Be Aware of Different Intellectual Property Regimes
As differences exist in the intellectual property regimes of Canada and other countries, awareness of what those differences are can help frame the contract of purchase or sale that applies to goods sold from Canada for use in other countries. Understanding what rights a seller holds in goods, and how it may wish to permit others to use or exercise any portion of those rights upon the sale of goods, impacts provisions of the contract that may deal with such as issues as:
- authorized use and permitted users,
- modification or customization,
- maintenance, service, support and repair,
- fees payable for use or purchase, and
- termination or expiration of use.
These provisions can be tailored to ensure that the buyer uses the goods for the purposes the seller intends, pays the seller fees that appropriately account for that use, and provides the seller recourse in the event that use and payment are not made as permitted or required.

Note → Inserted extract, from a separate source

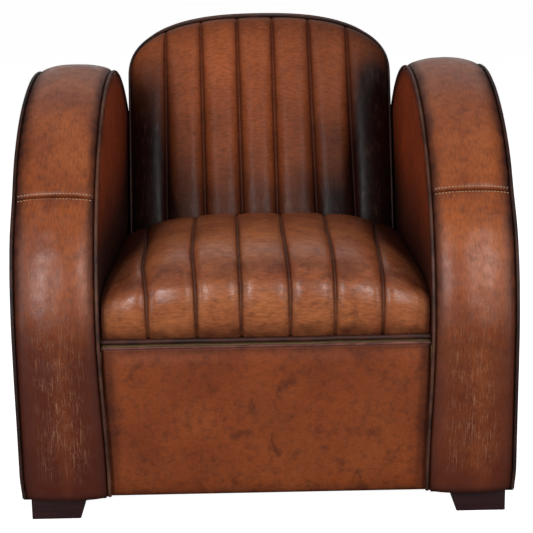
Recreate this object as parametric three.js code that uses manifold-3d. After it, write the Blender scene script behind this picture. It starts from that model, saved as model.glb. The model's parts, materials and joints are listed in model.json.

Doing this provides the ability for the seller to control how its goods are made available and used in the jurisdiction in which they are sold, thus providing a strong basis for enforcement and maintenance of the seller’s intellectual property rights in such goods.
Note: This article is of a general nature only and is not exhaustive of all possible legal rights or remedies. In addition, laws may change over time and should be interpreted only in the context of particular circumstances such that these materials are not intended to be relied upon or taken as legal advice or opinion. Readers should consult a legal professional for specific advice in any particular situation.